1. SAT

Why Review Beats Raw Volume: How Smart Review Trumps Mindless Practice on the SAT

Introduction: The Practice Paradox

It’s a story every SAT student knows: you sit at your desk, open another practice test, and push through 65 math problems or 52 reading questions because you believe quantity equals success. The clock ticks, pages turn, and by the end you’ve logged a pile of completed tests. But weeks later, when the same mistake shows up again, you silently wonder why your hard work didn’t stick.

Here’s the truth that changes results: practicing a lot is not the same as improving a lot. The magic ingredient that turns practice into performance is review — the thoughtful, structured process of examining what you got wrong, why, and how to fix it for the future.

Student at a desk surrounded by notebooks and practice tests, highlighting errors and taking notes about mistakes.

Why Students Fall for Quantity

Quantity feels safe. If you believe more problems lead to better scores, you can always control one variable: time spent. It’s measurable, simple, and satisfying.
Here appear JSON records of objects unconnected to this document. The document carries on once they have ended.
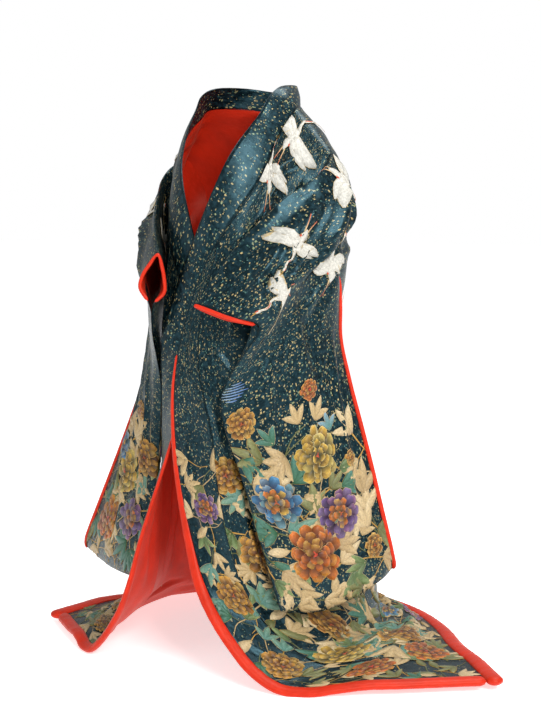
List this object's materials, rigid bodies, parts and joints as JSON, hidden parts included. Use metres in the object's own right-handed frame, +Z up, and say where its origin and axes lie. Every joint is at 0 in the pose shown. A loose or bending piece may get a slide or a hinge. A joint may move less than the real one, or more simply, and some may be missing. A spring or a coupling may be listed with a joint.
{
  "type": "uchikake wedding kimono",
  "caption": "Open trailing over-kimono in worn form with no wearer: hanging sleeves, crossed collar fronts, red lining and a padded red hem roll.",
  "frame": {"origin": "where the wearer's neck and shoulders carry the garment, 1.33 m above the floor that the train lies on", "axes": "+Z up, the wearer faces -Y, the wearer's left side is +X"},
  "size_m": [1.2236, 0.8531, 1.3985],
  "materials": {
    "teal_satin": "figured silk satin with gold flecks, cranes, peonies and leaves",
    "vermilion_silk": "plain red silk with a soft sheen"
  },
  "bodies": {
    "root": {"body_left": "teal_satin", "body_right": "teal_satin", "overlap_left": "teal_satin", "overlap_right": "teal_satin", "collar": "teal_satin", "sleeve_left": "teal_satin", "sleeve_right": "teal_satin", "body_lining_left": "vermilion_silk", "body_lining_right": "vermilion_silk", "overlap_lining_left": "vermilion_silk", "overlap_lining_right": "vermilion_silk", "sleeve_lining_left": "vermilion_silk", "sleeve_lining_right": "vermilion_silk", "fuki_hem": "vermilion_silk", "fuki_left": "vermilion_silk", "fuki_right": "vermilion_silk", "cuff_roll_left": "vermilion_silk", "cuff_roll_right": "vermilion_silk", "furi_roll_left": "vermilion_silk", "furi_roll_right": "vermilion_silk"}
  },
  "joints": []
}
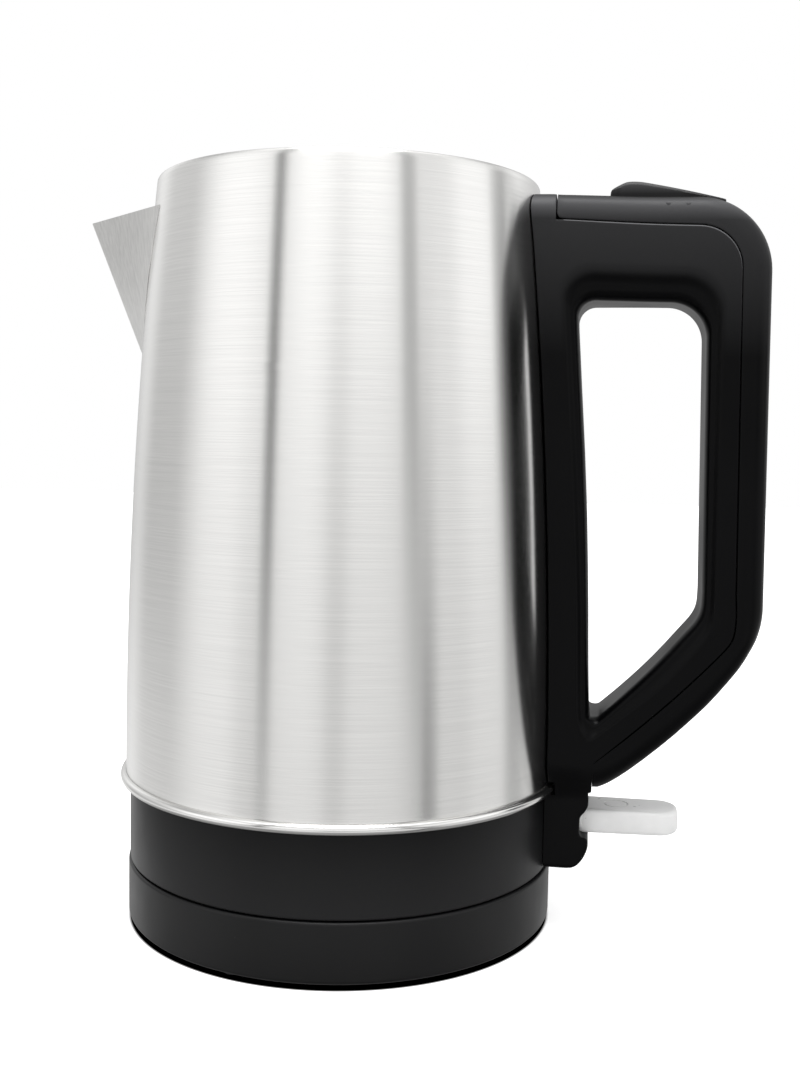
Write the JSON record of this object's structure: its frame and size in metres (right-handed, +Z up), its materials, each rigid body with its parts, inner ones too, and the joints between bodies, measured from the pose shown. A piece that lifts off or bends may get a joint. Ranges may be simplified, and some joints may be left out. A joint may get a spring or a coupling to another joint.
{
  "type": "electric kettle",
  "caption": "Cordless steel jug kettle with a V spout, a loop handle, a hinged lid and a lighted switch paddle, on a round swivelling power base.",
  "frame": {"origin": "middle of the footprint on the plane that the kettle stands on; the vessel's own axis stands at x = -25 mm", "axes": "+Z up, +X from the spout to the handle, +Y across, towards the side where the cord leaves the power base"},
  "size_m": [0.236, 0.1546, 0.2525],
  "materials": {
    "satin_black": "satin moulded plastic",
    "handle_black": "satin moulded plastic, finely textured",
    "lid_black": "satin moulded plastic",
    "inner_black": "plain moulded plastic",
    "brushed_body": "brushed round the body",
    "spout_steel": "fine satin",
    "plain_steel": "mill finish",
    "mesh_steel": "fine woven mesh",
    "polished_trim": "polished",
    "plate_aluminium": "pressed",
    "zinc_screw": "zinc plated",
    "contact_brass": "pressed strip",
    "soft_rubber": "matte",
    "connector_grey": "heat resistant moulding",
    "control_cream": "heat resistant moulding",
    "clear_paddle": "frosted clear",
    "board_green": "lacquered",
    "lamp_clear": "clear"
  },
  "bodies": {
    "power_base": {"base_top_cover": "satin_black", "base_bottom_cover": "satin_black", "base_connector": "connector_grey", "base_live_contact": "contact_brass", "base_neutral_contact": "contact_brass", "base_earth_contact": "contact_brass", "rubber_feet": "soft_rubber", "base_screws": "zinc_screw", "cord_gland": "soft_rubber"},
    "connector_ring": {"connector_ring": "soft_rubber"},
    "kettle": {"vessel_shell": "brushed_body", "spout": "spout_steel", "filter_frame": "inner_black", "filter_mesh": "mesh_steel", "base_trim_ring": "polished_trim", "vessel_floor": "plain_steel", "element_plate": "plate_aluminium", "heating_element": "plate_aluminium", "lower_collar": "satin_black", "underside_cover": "satin_black", "underside_screws": "zinc_screw", "control_housing": "control_cream", "control_screws": "zinc_screw", "bimetal_discs": "contact_brass", "earth_pin": "plain_steel", "neutral_ring": "contact_brass", "live_ring": "contact_brass", "steam_switch": "control_cream", "steam_disc": "contact_brass", "disc_holder": "control_cream", "paddle_pin": "plain_steel", "indicator_board": "board_green", "indicator_lamp": "lamp_clear", "handle_body": "handle_black", "handle_cover": "handle_black", "handle_screws": "zinc_screw", "upper_bracket": "plain_steel", "steam_duct": "connector_grey", "mouth_ring": "inner_black", "lid_pin": "plain_steel", "lid_spring": "plain_steel", "latch_spring": "plain_steel", "lever_pin": "plain_steel"},
    "lid": {"lid_cover": "lid_black", "lid_liner": "plain_steel", "lid_seal": "soft_rubber"},
    "release_lever": {"release_lever": "handle_black"},
    "latch": {"latch_slider": "connector_grey"},
    "switch_paddle": {"switch_paddle": "clear_paddle"},
    "switch_plunger": {"switch_plunger": "control_cream"}
  },
  "joints": [
    {"name": "swivel", "type": "hinge", "parent": "power_base", "child": "connector_ring", "pos_m": [-0.025, 0, 0.018], "axis": [0, 0, 1], "continuous": true},
    {"name": "lift_off", "type": "slide", "parent": "connector_ring", "child": "kettle", "axis": [0, 0, 1], "range_m": [0, 0.06]},
    {"name": "lid_hinge", "type": "hinge", "parent": "kettle", "child": "lid", "pos_m": [0.0345, 0, 0.2476], "axis": [0, 1, 0], "range_deg": [0, 80]},
    {"name": "lever_press", "type": "hinge", "parent": "kettle", "child": "release_lever", "pos_m": [0.091, 0, 0.242], "axis": [0, -1, 0], "range_deg": [0, 10], "stiffness_Nm_per_rad": 0.4, "springref_deg": -8.59},
    {"name": "latch_slide", "type": "slide", "parent": "kettle", "child": "latch", "axis": [1, 0, 0], "range_m": [0, 0.0018], "deforming": ["latch_spring"]},
    {"name": "paddle_rock", "type": "hinge", "parent": "kettle", "child": "switch_paddle", "pos_m": [0.0545, 0, 0.038], "axis": [0, 1, 0], "range_deg": [0, 10]},
    {"name": "plunger_slide", "type": "slide", "parent": "kettle", "child": "switch_plunger", "axis": [0, 0, 1], "range_m": [0, 0.0021]}
  ],
  "couplings": [
    {"joint": "latch_slide", "follows": "lever_press", "m_per_rad": 0.01},
    {"joint": "plunger_slide", "follows": "paddle_rock", "m_per_rad": 0.0115}
  ]
}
But that very simplicity hides a big blind spot:

  • Repetition without reflection cements habits, not necessarily correct ones.
  • Performance during practice can mask shallow understanding; getting answers right doesn’t mean you can reproduce the reasoning under pressure.
  • Burnout and diminishing returns: after a point, extra practice wears down focus and reduces the quality of learning.

In short, volume is a blunt instrument. Review is the scalpel.

The Science: Why Review Works Better

Active recall and spaced repetition

Active recall — trying to retrieve information from memory — is far more effective than passive re-reading. When you answer a question and then, later, deliberately attempt to reconstruct the reasoning without looking at notes, you strengthen memory pathways. Spaced repetition amplifies that effect: revisiting a concept at increasing intervals cements it into long-term memory.

Metacognition: Knowing what you don’t know

Reviewing forces metacognition — thinking about your thinking. It reveals patterns: are you consistently missing conditional logic in reading passages? Are algebra concept slips clustered around working with exponents? Metacognition transforms vague anxiety into actionable insights.

Error analysis creates templates

One incorrect answer is not just a mistake; it’s data. Systematic error analysis helps you build templates — if I see X, then check Y — which later become automatic checks during the test.

What “Review” Actually Means (Not Just Re-doing Problems)

Review is an active, structured process. It has stages and tools. Here’s a practical breakdown:

  • Immediate correction — Right after completing a section or test, mark errors and write the correct answer in your own words.
  • Deep analysis — For each error, write why the mistake happened. Was it a careless error, a gap in content knowledge, a misread, or a timing problem?
  • Generalization — Note the principle at play. Don’t just record the answer; record the underlying rule or strategy.
  • Active re-testing — Come back to that error after a day, a week, and two weeks. Re-solve without looking at the solution and explain the reasoning out loud or in writing.
  • Practice with variation — Solve different problems that test the same concept. Variation prevents context-dependent learning and builds flexible mastery.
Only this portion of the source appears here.